▸ DATA SEGMENT:
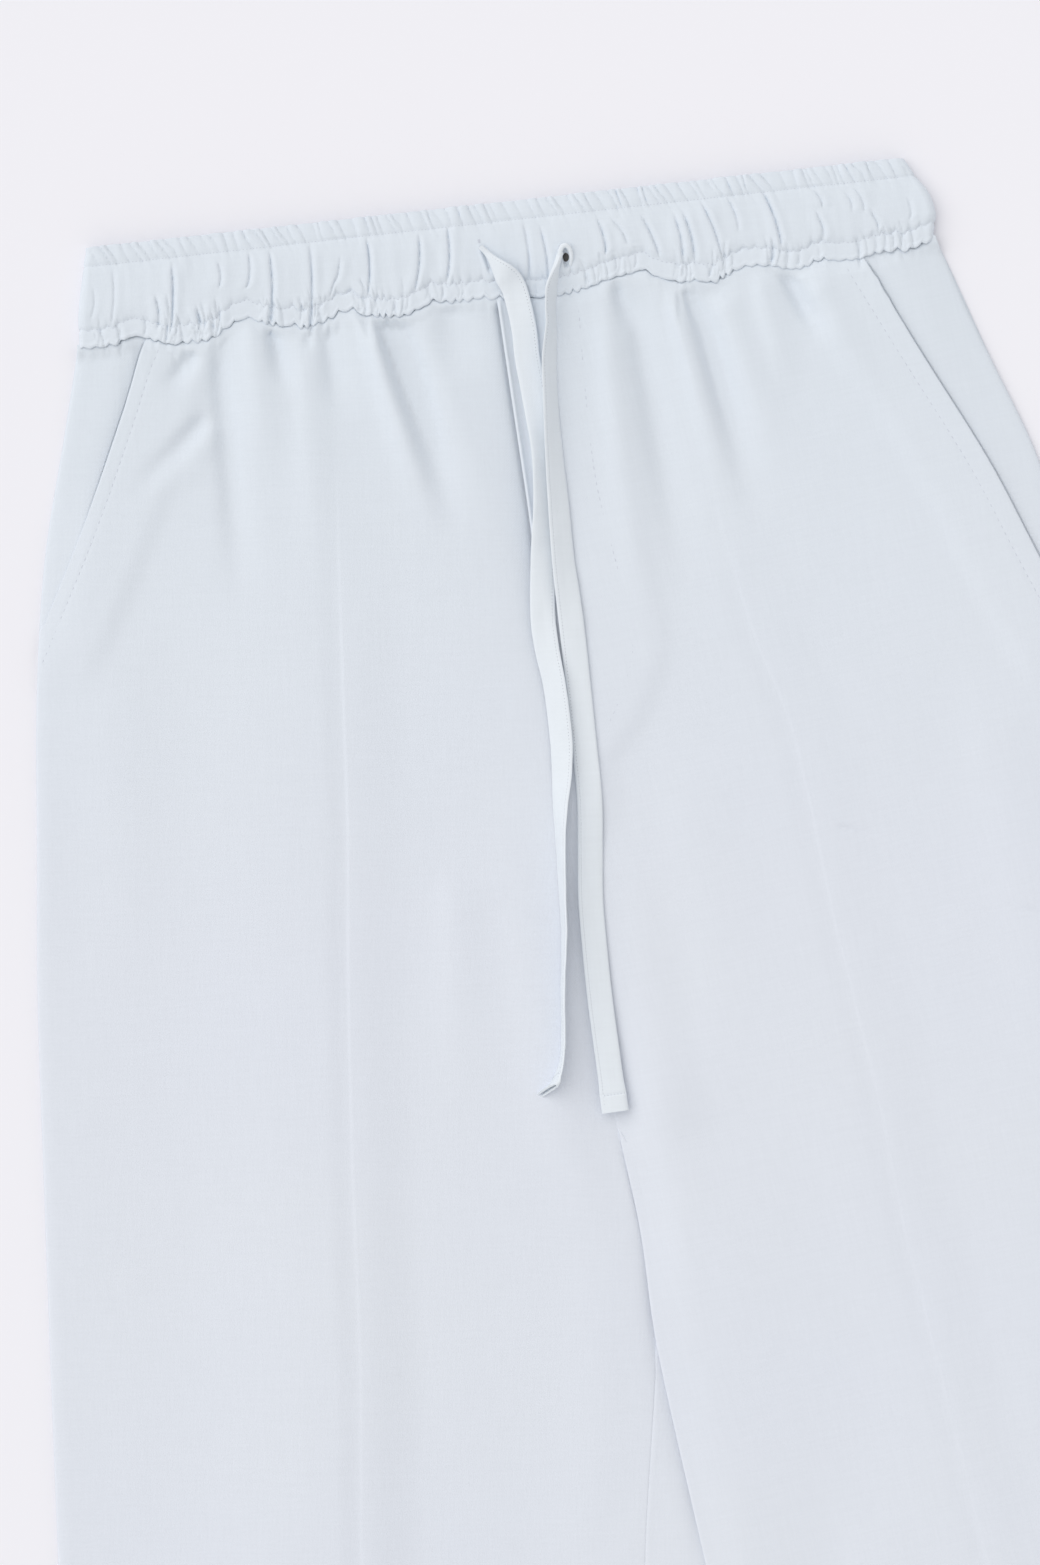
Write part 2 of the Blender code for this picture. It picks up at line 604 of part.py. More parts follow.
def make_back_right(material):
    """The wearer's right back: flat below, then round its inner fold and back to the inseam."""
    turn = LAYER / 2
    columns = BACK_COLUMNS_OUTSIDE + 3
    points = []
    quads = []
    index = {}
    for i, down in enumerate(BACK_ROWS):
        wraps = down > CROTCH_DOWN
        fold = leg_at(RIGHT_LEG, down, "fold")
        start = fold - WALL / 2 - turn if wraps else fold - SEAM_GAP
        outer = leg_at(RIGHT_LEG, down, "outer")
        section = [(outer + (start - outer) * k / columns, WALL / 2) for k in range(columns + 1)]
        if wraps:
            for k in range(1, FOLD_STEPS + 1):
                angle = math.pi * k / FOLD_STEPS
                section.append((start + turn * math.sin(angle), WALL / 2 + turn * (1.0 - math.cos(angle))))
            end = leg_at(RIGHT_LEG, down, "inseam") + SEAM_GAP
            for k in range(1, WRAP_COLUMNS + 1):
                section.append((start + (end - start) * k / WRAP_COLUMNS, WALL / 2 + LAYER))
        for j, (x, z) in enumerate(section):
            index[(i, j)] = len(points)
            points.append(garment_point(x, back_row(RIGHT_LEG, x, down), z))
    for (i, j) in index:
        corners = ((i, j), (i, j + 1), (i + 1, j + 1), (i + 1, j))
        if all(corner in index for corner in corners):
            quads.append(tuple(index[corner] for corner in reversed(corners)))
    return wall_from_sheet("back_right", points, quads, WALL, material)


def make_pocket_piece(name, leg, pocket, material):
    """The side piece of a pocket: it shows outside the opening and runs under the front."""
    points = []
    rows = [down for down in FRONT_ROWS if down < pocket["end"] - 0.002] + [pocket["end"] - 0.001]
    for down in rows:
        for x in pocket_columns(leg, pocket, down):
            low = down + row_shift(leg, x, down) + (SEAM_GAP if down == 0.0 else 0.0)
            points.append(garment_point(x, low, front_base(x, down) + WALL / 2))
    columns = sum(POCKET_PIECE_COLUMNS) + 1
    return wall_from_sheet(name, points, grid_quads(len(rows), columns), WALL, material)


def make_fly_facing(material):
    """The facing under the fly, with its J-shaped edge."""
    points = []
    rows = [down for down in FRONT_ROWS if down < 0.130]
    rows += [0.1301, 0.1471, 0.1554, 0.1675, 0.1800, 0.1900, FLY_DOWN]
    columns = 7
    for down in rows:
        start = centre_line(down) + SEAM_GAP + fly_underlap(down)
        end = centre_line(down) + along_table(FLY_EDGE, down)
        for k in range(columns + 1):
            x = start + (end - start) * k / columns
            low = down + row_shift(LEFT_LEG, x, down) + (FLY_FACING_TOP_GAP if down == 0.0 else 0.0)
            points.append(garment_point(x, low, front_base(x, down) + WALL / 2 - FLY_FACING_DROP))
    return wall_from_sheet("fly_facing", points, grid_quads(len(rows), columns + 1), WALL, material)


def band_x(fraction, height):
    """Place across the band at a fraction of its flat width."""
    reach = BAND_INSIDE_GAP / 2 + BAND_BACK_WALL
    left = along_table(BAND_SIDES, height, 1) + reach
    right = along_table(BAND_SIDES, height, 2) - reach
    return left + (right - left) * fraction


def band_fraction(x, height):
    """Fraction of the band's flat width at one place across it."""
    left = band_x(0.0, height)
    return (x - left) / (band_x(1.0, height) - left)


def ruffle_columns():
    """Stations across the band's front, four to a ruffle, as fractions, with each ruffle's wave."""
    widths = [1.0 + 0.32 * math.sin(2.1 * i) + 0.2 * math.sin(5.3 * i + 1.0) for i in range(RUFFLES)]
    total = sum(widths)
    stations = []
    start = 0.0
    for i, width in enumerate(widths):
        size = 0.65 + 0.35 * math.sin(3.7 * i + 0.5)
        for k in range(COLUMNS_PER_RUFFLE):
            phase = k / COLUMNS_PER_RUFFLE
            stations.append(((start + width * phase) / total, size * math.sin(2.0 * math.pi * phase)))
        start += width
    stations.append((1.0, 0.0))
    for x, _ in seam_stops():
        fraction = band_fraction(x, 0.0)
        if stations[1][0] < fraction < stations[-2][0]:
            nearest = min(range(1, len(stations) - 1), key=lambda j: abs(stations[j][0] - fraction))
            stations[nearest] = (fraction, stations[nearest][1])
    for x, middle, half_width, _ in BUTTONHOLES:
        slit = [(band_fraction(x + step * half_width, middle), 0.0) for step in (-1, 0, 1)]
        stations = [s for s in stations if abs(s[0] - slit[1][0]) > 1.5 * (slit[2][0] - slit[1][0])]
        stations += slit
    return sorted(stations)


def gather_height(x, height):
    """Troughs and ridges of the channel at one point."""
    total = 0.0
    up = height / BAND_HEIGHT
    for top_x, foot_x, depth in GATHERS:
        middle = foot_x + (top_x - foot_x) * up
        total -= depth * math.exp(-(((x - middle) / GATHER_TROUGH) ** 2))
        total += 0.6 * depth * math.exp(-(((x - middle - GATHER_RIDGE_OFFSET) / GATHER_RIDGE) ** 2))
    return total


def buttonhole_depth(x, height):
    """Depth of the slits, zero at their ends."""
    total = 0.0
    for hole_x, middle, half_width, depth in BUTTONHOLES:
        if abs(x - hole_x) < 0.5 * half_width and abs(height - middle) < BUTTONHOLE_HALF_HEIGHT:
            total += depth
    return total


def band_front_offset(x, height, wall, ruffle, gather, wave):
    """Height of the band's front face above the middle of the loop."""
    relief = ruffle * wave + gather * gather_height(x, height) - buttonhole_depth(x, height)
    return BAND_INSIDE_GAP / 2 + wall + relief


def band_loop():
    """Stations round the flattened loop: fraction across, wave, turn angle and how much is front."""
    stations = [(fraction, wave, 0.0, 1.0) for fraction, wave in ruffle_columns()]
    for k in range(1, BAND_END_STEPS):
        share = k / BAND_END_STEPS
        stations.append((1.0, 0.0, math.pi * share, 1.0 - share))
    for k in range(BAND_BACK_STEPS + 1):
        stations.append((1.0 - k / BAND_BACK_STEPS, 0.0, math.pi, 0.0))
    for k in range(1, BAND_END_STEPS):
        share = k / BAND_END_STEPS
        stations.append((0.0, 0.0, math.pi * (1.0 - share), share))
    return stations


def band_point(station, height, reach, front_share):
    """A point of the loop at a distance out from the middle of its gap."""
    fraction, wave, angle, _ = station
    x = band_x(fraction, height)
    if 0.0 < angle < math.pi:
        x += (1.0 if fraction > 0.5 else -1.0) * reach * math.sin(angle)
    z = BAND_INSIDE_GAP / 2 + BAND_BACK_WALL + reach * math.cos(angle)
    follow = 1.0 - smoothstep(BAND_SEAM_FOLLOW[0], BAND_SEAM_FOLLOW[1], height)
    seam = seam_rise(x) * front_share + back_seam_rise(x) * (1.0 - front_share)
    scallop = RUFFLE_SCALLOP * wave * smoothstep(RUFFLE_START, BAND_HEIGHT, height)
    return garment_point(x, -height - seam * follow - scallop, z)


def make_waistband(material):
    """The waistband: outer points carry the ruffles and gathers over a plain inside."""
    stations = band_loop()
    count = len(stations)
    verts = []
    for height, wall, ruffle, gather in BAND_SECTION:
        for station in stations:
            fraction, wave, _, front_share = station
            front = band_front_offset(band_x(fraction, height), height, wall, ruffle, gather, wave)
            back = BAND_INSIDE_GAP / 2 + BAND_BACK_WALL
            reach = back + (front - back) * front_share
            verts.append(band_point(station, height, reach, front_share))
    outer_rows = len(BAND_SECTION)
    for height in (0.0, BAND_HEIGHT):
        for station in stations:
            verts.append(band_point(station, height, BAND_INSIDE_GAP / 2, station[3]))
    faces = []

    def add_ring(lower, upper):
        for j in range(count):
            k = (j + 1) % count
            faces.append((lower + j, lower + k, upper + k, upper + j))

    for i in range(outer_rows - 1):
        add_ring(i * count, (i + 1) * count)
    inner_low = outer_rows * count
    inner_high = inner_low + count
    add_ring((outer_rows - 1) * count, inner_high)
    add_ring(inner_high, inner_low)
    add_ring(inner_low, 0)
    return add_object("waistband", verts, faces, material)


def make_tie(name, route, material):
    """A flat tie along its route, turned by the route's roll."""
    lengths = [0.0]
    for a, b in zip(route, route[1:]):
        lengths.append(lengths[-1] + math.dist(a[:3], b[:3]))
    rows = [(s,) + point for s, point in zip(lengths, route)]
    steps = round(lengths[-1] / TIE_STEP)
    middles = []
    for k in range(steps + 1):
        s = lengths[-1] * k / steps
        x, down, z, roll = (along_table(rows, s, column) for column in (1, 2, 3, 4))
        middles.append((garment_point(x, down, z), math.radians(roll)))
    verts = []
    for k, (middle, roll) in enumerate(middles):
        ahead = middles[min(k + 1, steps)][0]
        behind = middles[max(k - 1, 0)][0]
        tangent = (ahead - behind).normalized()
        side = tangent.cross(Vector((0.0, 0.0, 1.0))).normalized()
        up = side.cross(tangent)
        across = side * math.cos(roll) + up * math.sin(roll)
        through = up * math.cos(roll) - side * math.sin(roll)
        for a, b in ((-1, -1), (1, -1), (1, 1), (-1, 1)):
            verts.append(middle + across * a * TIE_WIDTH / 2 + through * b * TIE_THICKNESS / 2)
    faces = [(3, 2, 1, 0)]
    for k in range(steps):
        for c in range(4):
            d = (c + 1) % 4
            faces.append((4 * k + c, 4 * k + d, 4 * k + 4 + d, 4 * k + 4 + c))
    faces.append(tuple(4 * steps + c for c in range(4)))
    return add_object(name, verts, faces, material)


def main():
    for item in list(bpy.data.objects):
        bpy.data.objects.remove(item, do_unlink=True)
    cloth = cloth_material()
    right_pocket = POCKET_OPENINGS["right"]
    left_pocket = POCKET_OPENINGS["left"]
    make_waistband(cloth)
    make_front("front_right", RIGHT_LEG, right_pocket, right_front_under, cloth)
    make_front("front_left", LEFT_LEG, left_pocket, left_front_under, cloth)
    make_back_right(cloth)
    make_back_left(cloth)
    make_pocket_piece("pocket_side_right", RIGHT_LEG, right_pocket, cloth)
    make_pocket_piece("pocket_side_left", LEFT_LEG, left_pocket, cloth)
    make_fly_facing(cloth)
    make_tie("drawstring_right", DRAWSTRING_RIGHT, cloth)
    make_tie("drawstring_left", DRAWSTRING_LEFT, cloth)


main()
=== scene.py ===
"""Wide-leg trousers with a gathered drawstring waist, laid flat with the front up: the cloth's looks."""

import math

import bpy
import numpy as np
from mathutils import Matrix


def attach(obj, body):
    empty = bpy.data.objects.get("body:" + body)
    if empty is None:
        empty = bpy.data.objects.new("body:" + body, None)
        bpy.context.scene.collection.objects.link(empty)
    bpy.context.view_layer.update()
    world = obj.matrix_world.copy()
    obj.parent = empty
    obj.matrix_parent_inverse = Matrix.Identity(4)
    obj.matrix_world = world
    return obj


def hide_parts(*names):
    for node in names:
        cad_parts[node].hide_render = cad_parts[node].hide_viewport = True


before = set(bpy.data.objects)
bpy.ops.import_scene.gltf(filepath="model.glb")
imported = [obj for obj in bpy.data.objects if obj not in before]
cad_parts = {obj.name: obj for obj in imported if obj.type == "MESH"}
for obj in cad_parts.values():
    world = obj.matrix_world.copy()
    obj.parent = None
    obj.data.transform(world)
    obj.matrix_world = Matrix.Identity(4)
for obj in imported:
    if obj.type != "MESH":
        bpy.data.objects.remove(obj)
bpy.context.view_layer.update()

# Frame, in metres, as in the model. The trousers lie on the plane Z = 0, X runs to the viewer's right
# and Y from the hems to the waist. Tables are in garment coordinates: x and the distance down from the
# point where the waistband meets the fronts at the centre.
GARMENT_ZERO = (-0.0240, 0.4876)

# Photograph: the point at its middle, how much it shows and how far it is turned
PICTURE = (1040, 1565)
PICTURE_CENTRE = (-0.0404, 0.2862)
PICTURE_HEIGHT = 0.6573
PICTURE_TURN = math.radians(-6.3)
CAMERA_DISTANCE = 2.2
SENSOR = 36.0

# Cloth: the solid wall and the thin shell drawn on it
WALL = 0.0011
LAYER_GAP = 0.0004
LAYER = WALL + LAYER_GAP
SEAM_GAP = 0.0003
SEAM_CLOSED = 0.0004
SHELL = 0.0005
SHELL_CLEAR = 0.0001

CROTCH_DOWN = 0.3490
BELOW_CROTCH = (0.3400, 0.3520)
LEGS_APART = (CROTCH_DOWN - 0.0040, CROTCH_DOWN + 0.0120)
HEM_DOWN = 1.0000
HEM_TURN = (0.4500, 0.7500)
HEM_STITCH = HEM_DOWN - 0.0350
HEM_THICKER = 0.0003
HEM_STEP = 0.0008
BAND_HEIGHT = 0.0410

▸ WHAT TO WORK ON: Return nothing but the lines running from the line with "faces = [(3, 2, 1, 0)]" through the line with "imported = [obj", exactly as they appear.

▸ RESULT FOR THIS EXERCISE:
    faces = [(3, 2, 1, 0)]
    for k in range(steps):
        for c in range(4):
            d = (c + 1) % 4
            faces.append((4 * k + c, 4 * k + d, 4 * k + 4 + d, 4 * k + 4 + c))
    faces.append(tuple(4 * steps + c for c in range(4)))
    return add_object(name, verts, faces, material)


def main():
    for item in list(bpy.data.objects):
        bpy.data.objects.remove(item, do_unlink=True)
    cloth = cloth_material()
    right_pocket = POCKET_OPENINGS["right"]
    left_pocket = POCKET_OPENINGS["left"]
    make_waistband(cloth)
    make_front("front_right", RIGHT_LEG, right_pocket, right_front_under, cloth)
    make_front("front_left", LEFT_LEG, left_pocket, left_front_under, cloth)
    make_back_right(cloth)
    make_back_left(cloth)
    make_pocket_piece("pocket_side_right", RIGHT_LEG, right_pocket, cloth)
    make_pocket_piece("pocket_side_left", LEFT_LEG, left_pocket, cloth)
    make_fly_facing(cloth)
    make_tie("drawstring_right", DRAWSTRING_RIGHT, cloth)
    make_tie("drawstring_left", DRAWSTRING_LEFT, cloth)


main()
=== scene.py ===
"""Wide-leg trousers with a gathered drawstring waist, laid flat with the front up: the cloth's looks."""

import math

import bpy
import numpy as np
from mathutils import Matrix


def attach(obj, body):
    empty = bpy.data.objects.get("body:" + body)
    if empty is None:
        empty = bpy.data.objects.new("body:" + body, None)
        bpy.context.scene.collection.objects.link(empty)
    bpy.context.view_layer.update()
    world = obj.matrix_world.copy()
    obj.parent = empty
    obj.matrix_parent_inverse = Matrix.Identity(4)
    obj.matrix_world = world
    return obj


def hide_parts(*names):
    for node in names:
        cad_parts[node].hide_render = cad_parts[node].hide_viewport = True


before = set(bpy.data.objects)
bpy.ops.import_scene.gltf(filepath="model.glb")
imported = [obj for obj in bpy.data.objects if obj not in before]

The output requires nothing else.